Sporting events are truly a mind-boggling manifestation of human intelligence. To be able to channelize the power in your physical and mental nexus to achieve precise and explosive outcomes is nothing short of divine.
Divinity, which we as a nation have disrespected by lopsided funding and corruption.

We are not alien to the trials and tribulations Indian sportspersons are subject to. From ailing infrastructure and training facilities to dismal payscales to the disapproval and the wrath and unsupportive nature of Indian parents, well, most of them.
I was in class 8 when I got my first opportunity to play basketball outside the city. I wasn’t the best but I firmly believe if I trained I could be really good at it. Playing it would make me very happy and I was thrilled to have gotten the opportunity.
Did I go? Wait. Was I allowed to go? No.
It was a battle I didn’t fight.
Every time I see Indian athletes doing well, my amygdala glows thinking about the time that I could’ve made that choice. I wish I pursued my interest. I wish I put in that work. I wish I fought the battle. I wish I took that risk.
I didn’t.
But I am so glad that you did.
Your achievements are fitting replies to parents who refused and actively swayed their children from pursuing their passions. I am glad you’re proving to them that people who believe in their passion make it.
During the course of the Olympics, we all had our share of emotional rollercoasters.
The emotional roller coaster is also pretty inexplicable considering most of us have nothing to win or lose in these events, but we have a point(s) to prove.
Point 1 being, just because it hasn’t been done before doesn’t mean it will never happen. India has never won a medal in athletics — it happened but it is so much harder to achieve when you not only have to get better at the game but fight the system on a daily basis.
Point 2 being, once achieved everyone wants to be a party to the player’s victory but very few have the character to stick around for the player’s loss or the number of times this person has gotten hurt/missed exams/had a bad day.
Reminds me of the time when effigies of the Indian cricket team were burnt back in 2007 as a reaction to the World Cup defeat.
The system is highly disabling — screw enabling. The system is designed to provide for nothing whilst expecting everything.
Our inadequacies may have pushed many athletes to take a different route towards getting medals
Speaking of performance enablers, did you know?
While India may have ranked forty-eighth in the Tokyo Olympics, it ranks third (Russia and Kenya are first and second respectively) in terms of the number of athletes banned from athletics for doping violations.

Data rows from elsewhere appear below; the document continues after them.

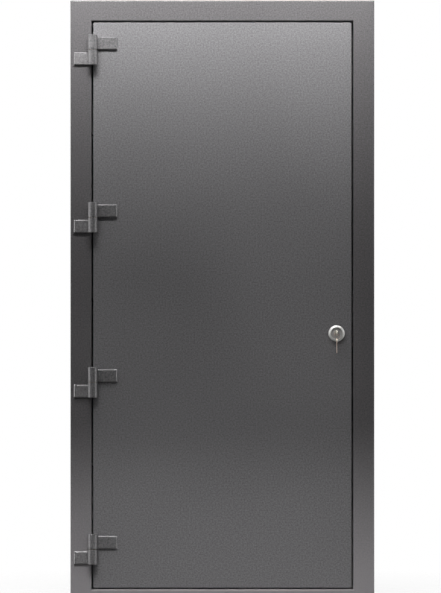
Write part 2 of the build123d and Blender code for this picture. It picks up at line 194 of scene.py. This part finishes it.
def give(material, *names):
    """Puts a material on CAD nodes, by name, and says how many."""
    for name in names:
        for slot in nodes[name].material_slots:
            slot.material = material
    print(material.name, "is on", len(names), "of the pieces")


# %% [markdown]
# ## Powder coat
#
# The whole door is coated in the same way: dry powder with tiny metal flakes is sprayed on the steel and
# baked until it flows. It never flows quite flat. Up close it has a grain that starts at about five
# millimetres and gets ever finer, over a slower swell, and single flakes glint. From afar it is faintly
# cloudy. One flat grey would read as plastic. A tiled picture of real coating would repeat, and would have
# to be stretched round every fold. Noise in metres has neither fault, so the colour, the roughness and the
# surface each take it at those real sizes.
#
# The frame's grey is painted paler from thigh height down to the floor. This painted brightening stands in
# for light from below.

# %% Sizes and strengths of the coat
cloud_size = 300 * MM
swell_size = 12 * MM
grain_size = 5 * MM
flake_size = 1.1 * MM
flake_start = 0.82
swell_depth = 0.03 * MM
grain_depth = 0.25 * MM

even_shade = 0.93
cloud_shade = 0.10
grain_shade = 2.7
flake_shade = 0.10
darkest_shade = 0.5
lightest_shade = 2.5

cloud_rough = 0.06
grain_rough = 0.30
flake_rough = 0.05

# Painted light from below: between these heights the frame's grey gets paler towards the floor.
painted_light_bottom = 0.04
painted_light_top = 0.62
print("coat: grain of", round(grain_size / MM, 1), "mm, painted_lighter below", painted_light_top, "m")


# %% Powder coat
def powder_coat(name, pigment, roughness, metal, specular=0.5, painted_foot_light=0.0):
    """A metallic powder coat: pigment is its grey, and metal its share of flake.

    The last argument is how much paler its foot is painted, as a share of the pigment: painted light from
    below.
    """
    finish = Finish(bpy.data.materials.new(name))
    place = finish.place()
    cloud = finish.noise(place, cloud_size, detail=3.0)
    grain = finish.noise(place, grain_size, detail=4.0, roughness=0.85)
    swell = finish.noise(place, swell_size, detail=1.0)
    cells = finish.node("ShaderNodeTexVoronoi", {}, {"Vector": place, "Scale": 1 / flake_size}, "Color")
    chance = finish.node("ShaderNodeSeparateColor", {}, {"Color": cells})
    flake = finish.ramp(chance, flake_start, 1.0)
    height = finish.node("ShaderNodeSeparateXYZ", {}, {"Vector": place}, "Z")
    # Painted light: this mask grows towards the floor and makes the foot paler.
    foot = finish.ramp(height, painted_light_top, painted_light_bottom)

    coating = even_shade + cloud_shade * cloud + grain_shade * (grain - 0.5) + flake_shade * flake
    shade = finish.ramp(coating + painted_foot_light * foot, darkest_shade, lightest_shade)
    base = finish.blend(shade, share_of(pigment, darkest_shade), share_of(pigment, lightest_shade))
    rough = roughness + cloud_rough * (cloud - 0.5) + grain_rough * (grain - 0.5) - flake_rough * flake
    surface = finish.bump(grain, grain_depth, finish.bump(swell, swell_depth))
    sockets = {"Base Color": base, "Metallic": metal, "Roughness": rough, "Normal": surface}
    return finish.surface({**sockets, "Specular IOR Level": specular})


# %% [markdown]
# ## One coat for each batch
#
# Frame, leaf and hinges are coated as separate batches, and each comes out a little different in grey and in
# flake. The photograph shows it: the frame is the flattest and darkest, the leaf has more metal in it, and
# the hinges are the brightest. The straps on the frame get a lighter copy of the hinge coat, and that extra
# lightness is painted light that stands in for the light the straps catch. One coat with masks could hold all
# four, but a material for each batch is easier to read and to change.

# %% Coat the door
frame_grey = (0.063, 0.060, 0.062)
leaf_grey = (0.120, 0.117, 0.121)
hinge_grey = (0.150, 0.147, 0.150)
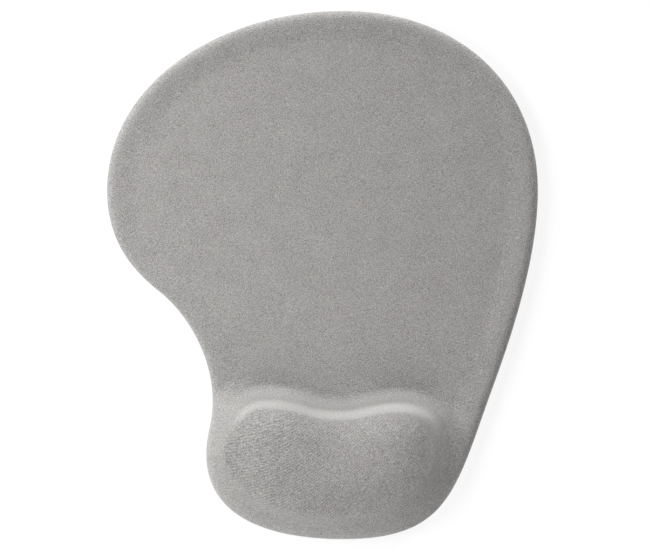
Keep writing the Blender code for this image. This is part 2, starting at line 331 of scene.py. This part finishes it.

Russia was banned from participating in the Olympics after a widespread state-sponsored doping racket was uncovered in 2016 (which is why they went by Russian Olympic Committee (ROC)) and it will not be a surprise if a similar scandal (may or may not be state-sponsored because the state will actually have to give a damn about sporting laurels to organize this illicit consumption) is unearthed in India as well. After all, there is no real control over doping drugs distribution in India.
But
What is the government’s interest in these Olympic rankings?
Here’s an excerpt from The Economist:
This dominance of the Olympic games may appear unassailable, but during the cold war, America vied with the Soviet Union for supremacy. Between 1952 and 1992 the Soviet Union beat America in six of the nine games in which the two countries went head-to-head (newly-independent Soviet states competed as a single team in 1992). On paper, it should not have been much of a match: although the USSR’s population was a sixth larger than America’s, estimates of its economic output put its GDP at one-quarter that of its rival. But athletes from the USSR and other Eastern bloc countries benefited from a vast allocation of resources to sports and state-sponsored doping programmes.

China’s increasing dominance in the games was followed by its rising economic clout. Since 2000 the country has not placed lower than third.
What does that say about India? More on that later.
The fun & games may have been happening in Tokyo but the real players are in Washington & Beijing.